In contrast, TUSC candidates and Socialist Party members are always present on pickets, bringing solidarity from their own unions. Indeed, the Cardiff University pickets were visited by no Green candidates, no Labour candidates (even the one who's a lecturer at Cardiff!), no Plaid candidates — but several TUSC candidates, two of whom spoke at our demonstration. TUSC supporters played leading roles in organising the 5 March demonstration against the Tory and Lib Dem conferences in Wales, when no other party would (of course, the other parties were happy to try to steal the left's thunder on the day...) When it comes to industrial relations, TUSC simply understands, through doing, the importance of trade unions, in a way the Greens never have and never will.

But even if the Greens have conceded the ground of organised workers in their workplaces, they should, at least, align themselves with organised ordinary people in their communities. Here I have to make reference to the words & deeds of Matt Townsend himself, the #4 on the Greens' South Wales Central list.
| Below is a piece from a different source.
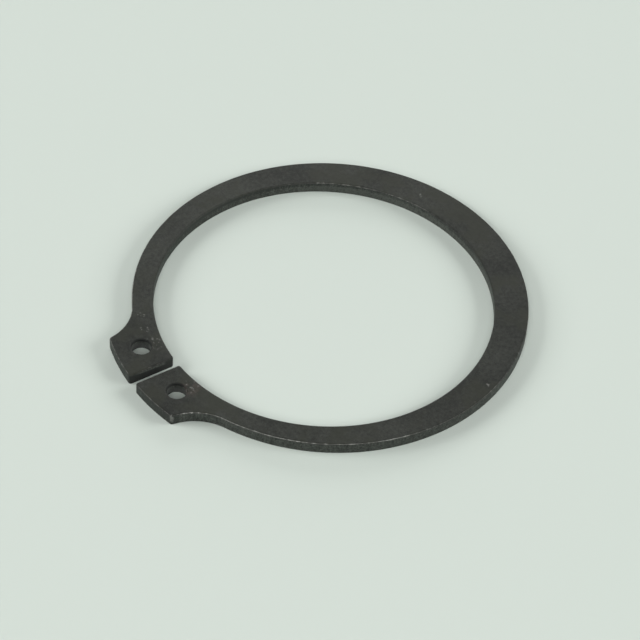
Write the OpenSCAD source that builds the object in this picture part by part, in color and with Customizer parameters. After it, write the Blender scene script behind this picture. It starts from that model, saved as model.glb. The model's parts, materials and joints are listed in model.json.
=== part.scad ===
// External retaining ring for a shaft groove, stamped from spring steel strip.
// The origin is the centre of the inner edge, on the underside. The gap faces -Y and the ring's axis is Z.

/* [Ring] */
// Diameter of the inner edge, with the ring unstretched
free_inner_d = 55.8; // [50:0.1:70]
// Thickness of the strip
thickness = 2; // [1.5:0.05:3]
// Radial width opposite the gap, where the rim is widest
back_width = 5.8; // [5:0.1:7]
// Radial width that the tapering rim would reach at the gap
end_width = 3.3; // [2.8:0.1:4]
// Height and depth of the edge that the punch rolls over on the upper face
edge_roll = 0.25; // [0.05:0.05:0.35]

/* [Lugs] */
// Radial reach of the lugs, from the inner edge to their outer arc
lug_reach = 8.1; // [7:0.1:10]
// Angle from the middle of the gap to the outer corner of a lug
lug_angle = 16; // [14:0.5:20]
// Radius of the hollow where a lug runs into the rim
root_fillet_r = 8.6; // [6:0.1:10]
// Radius of the outer corner beside that hollow
root_corner_r = 0.5; // [0.4:0.1:1.5]

/* [Gap] */
// Width of the gap between the two lugs
gap_width = 1.8; // [1:0.1:4]
// Radius of the outer corners at the gap
gap_outer_corner_r = 0.4; // [0.4:0.1:1.5]
// Radius of the inner corners at the gap
gap_inner_corner_r = 0.4; // [0.4:0.1:1.5]

/* [Plier holes] */
// Diameter of the two holes for the plier tips
hole_d = 3.2; // [2.5:0.1:3.6]
// Distance from the inner edge to the centre of a hole
hole_inset = 3.75; // [3.2:0.05:4.5]
// Angle from the middle of the gap to the centre of a hole
hole_angle = 10.2; // [8:0.1:12]

/* [Hidden] */
$fn = 180;

inner_r = free_inner_d / 2;
// The outer edge is a larger circle set off from the inner one, away from the gap
rim_r = inner_r + (back_width + end_width) / 2;
rim_centre = [0, (back_width - end_width) / 2];
lug_r = inner_r + lug_reach;
half_gap = gap_width / 2;
// How far a cut runs past the faces that it goes through
past = 1;
// How far a round runs into the edges that it touches, so that the two cross in one clean line
nick = 0.001;

// Direction at an angle from the middle of the gap, towards +X
function from_gap(angle) = [sin(angle), -cos(angle)];

// Where a circle round a meets a circle round b, on the left of the way from a to b
function circles_meet(a, radius_a, b, radius_b) =
    let (
        span = norm(b - a),
        along = (b - a) / span,
        reach = (radius_a * radius_a - radius_b * radius_b + span * span) / (2 * span),
        rise = sqrt(radius_a * radius_a - reach * reach)
    )
    a + along * reach + [-along.y, along.x] * rise;

// The hollow touches the rim from outside and ends at the lug's corner
lug_corner = from_gap(lug_angle) * lug_r;
hollow_centre = circles_meet(rim_centre, rim_r + root_fillet_r, lug_corner, root_fillet_r);
// Each corner's round touches the two edges that meet there
root_corner_centre = circles_meet(hollow_centre, root_fillet_r + root_corner_r, [0, 0], lug_r - root_corner_r);
gap_outer_centre = gap_corner_centre(gap_outer_corner_r, lug_r - gap_outer_corner_r);
gap_inner_centre = gap_corner_centre(gap_inner_corner_r, inner_r + gap_inner_corner_r);
// A point inside the lug, to which the shapes that make it up overlap
lug_middle = from_gap(lug_angle / 2) * (inner_r + lug_reach / 2);

// Centre of a round that touches the gap's face, at a distance from the origin
function gap_corner_centre(round_r, distance) =
    let (x = half_gap + round_r)
    [x, -sqrt(distance * distance - x * x)];

// A point taken out along its own ray, past the lugs' outer arc
function beyond(point) = point / norm(point) * (lug_r + 2 * past);

// A disc of the strip's thickness, with the upper edge rolled over
module disc(centre, radius) {
    translate(centre) {
        cylinder(h = thickness - edge_roll, r = radius);
        translate([0, 0, thickness - edge_roll])
            cylinder(h = edge_roll, r1 = radius, r2 = radius - edge_roll);
    }
}

// The tool that cuts a round opening, flared where the upper edge is rolled over
module round_cut(centre, radius) {
    translate(centre) {
        translate([0, 0, -past])
            cylinder(h = thickness + 2 * past, r = radius);
        translate([0, 0, thickness - edge_roll])
            cylinder(h = edge_roll + past, r1 = radius, r2 = radius + edge_roll + past);
    }
}

module both_sides() {
    children();
    mirror([1, 0, 0]) children();
}

// The rim, solid inside, as far as the rays through the middles of the lugs
module rim_blank() {
    difference() {
        disc(rim_centre, rim_r);
        translate([0, 0, -past])
            linear_extrude(thickness + 2 * past)
                polygon([[0, 0], beyond(lug_middle), beyond([-lug_middle.x, lug_middle.y])]);
    }
}

// A lug out to its arc, from the ray through its outer corner to the gap's corners
module lug_tip() {
    intersection() {
        disc([0, 0], lug_r);
        linear_extrude(thickness)
            polygon([[0, 0], gap_inner_centre, gap_outer_centre, beyond(gap_outer_centre), beyond(root_corner_centre)]);
    }
}

// What carries a lug on the rim, before the hollow is cut from it
module root_web() {
    linear_extrude(thickness)
        polygon([[0, 0], lug_middle, root_corner_centre, hollow_centre, rim_centre]);
}

// The face of the gap, with its upper edge rolled over
module gap_face() {
    difference() {
        linear_extrude(thickness)
            polygon([
                gap_inner_centre,
                lug_middle,
                gap_outer_centre,
                [half_gap, gap_outer_centre.y],
                [half_gap, gap_inner_centre.y]
            ]);
        translate([half_gap, 0, thickness])
            rotate([90, 0, 0])
                linear_extrude(lug_r)
                    polygon([[-past, -edge_roll - past], [edge_roll + past, past], [-past, past]]);
    }
}

// The three rounded corners of a lug
module lug_corners() {
    disc(root_corner_centre, root_corner_r + nick);
    disc(gap_outer_centre, gap_outer_corner_r + nick);
    disc(gap_inner_centre, gap_inner_corner_r + nick);
}

module retaining_ring() {
    color([0.24, 0.24, 0.23])
        difference() {
            union() {
                difference() {
                    union() {
                        rim_blank();
                        both_sides() {
                            lug_tip();
                            root_web();
                        }
                    }
                    round_cut([0, 0], inner_r);
                    both_sides() round_cut(hollow_centre, root_fillet_r + nick);
                }
                both_sides() {
                    gap_face();
                    lug_corners();
                }
            }
            both_sides() round_cut(from_gap(hole_angle) * (inner_r + hole_inset), hole_d / 2);
        }
}

retaining_ring();
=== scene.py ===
"""External retaining ring of black spring steel, lying on a plain pale floor.

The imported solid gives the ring's size and place. One mesh with a rolled upper edge stands for that solid.
All lengths are metres. The ring's axis is Z, its gap faces -Y, and it lies on Z = 0.
"""

import json
import math
from types import SimpleNamespace

import bmesh
import bpy
from bpy.props import FloatProperty, FloatVectorProperty, IntProperty, PointerProperty
from mathutils import Matrix, Vector


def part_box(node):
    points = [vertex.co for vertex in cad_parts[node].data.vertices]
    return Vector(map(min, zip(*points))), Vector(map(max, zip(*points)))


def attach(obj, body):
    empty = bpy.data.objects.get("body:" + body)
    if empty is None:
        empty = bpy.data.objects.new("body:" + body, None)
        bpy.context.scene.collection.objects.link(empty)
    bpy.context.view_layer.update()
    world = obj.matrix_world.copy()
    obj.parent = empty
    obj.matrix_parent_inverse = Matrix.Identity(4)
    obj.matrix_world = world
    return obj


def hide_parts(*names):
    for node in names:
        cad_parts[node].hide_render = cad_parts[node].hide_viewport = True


bl_info = {
    "name": "Shaft Retaining Ring",
    "version": (1, 0, 0),
    "blender": (4, 5, 0),
    "location": "3D View > Sidebar > Retaining Ring",
    "description": "Models an external retaining ring and the floor and soft light around it",
    "category": "Add Mesh",
}

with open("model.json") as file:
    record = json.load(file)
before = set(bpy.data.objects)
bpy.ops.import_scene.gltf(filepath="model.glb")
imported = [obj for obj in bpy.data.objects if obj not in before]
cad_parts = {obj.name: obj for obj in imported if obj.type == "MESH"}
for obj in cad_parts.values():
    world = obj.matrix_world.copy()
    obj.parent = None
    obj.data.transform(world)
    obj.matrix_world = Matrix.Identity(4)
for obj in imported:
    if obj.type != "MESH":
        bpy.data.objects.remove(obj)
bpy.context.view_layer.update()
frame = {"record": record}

NODE = "retaining_ring"
MM = 0.001

ring_low, ring_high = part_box(NODE)
mounts = {mount["name"]: mount for mount in frame["record"]["mounts"]}
packed_inner_radius = mounts["shaft_seat"]["dims"]["r_mm"] * MM
packed_hole_radius = mounts["plier_hole_right"]["dims"]["r_mm"] * MM
packed_hole_place = mounts["plier_hole_right"]["pos_m"]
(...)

As many of you know, I am secretary of Cardiff Against the Incinerator (although, to be absolutely clear, I am writing this piece in a personal capacity). CATI was launched by a core of campaigners from the Socialist Party and Communist Party, and prides itself on being able to draw support from across the community. Plaid Cymru candidates and Lib Dem councillors sit on its executive committee, and the local Labour branch is affiliated to the campaign and has provided CATI with material support, including legal assistance.

There has been no organised Green presence in CATI in months. Instead, Townsend used the launch of CATI to promote the Green Party, even substituting contact information for CATI with contact information for the Greens on literature they circulated. Then he abandoned CATI, instead throwing the local Greens Party's support behind the pseudo-scientific claims of a non-local group with ties to UKIP.

At a time when incinerators are proposed or planned in Cardiff, Barry and Merthyr Tydfil, this is not what South Wales Central needs. To fight abuses of power by councils and the assembly, we need mass movements — and this is what TUSC is prepared to lead.

To build those mass movements, we need a political leadership intimately involved with the organised working class, whether in the trade unions or in the communities, capable of engaging with all layers — and this is what TUSC already does.

To fight cuts to public services, to restore those services to public control, we need a party that will stand firm against every cut, and make no concessions to the Tories and Lib Dems — and this is what TUSC and only TUSC promises to do.

Why should Wales not vote for the Greens? The Greens are not good enough. They'll talk right, but they'll never deliver. They're only in it for themselves.

Vote for the working class. Vote TUSC on May the 5th.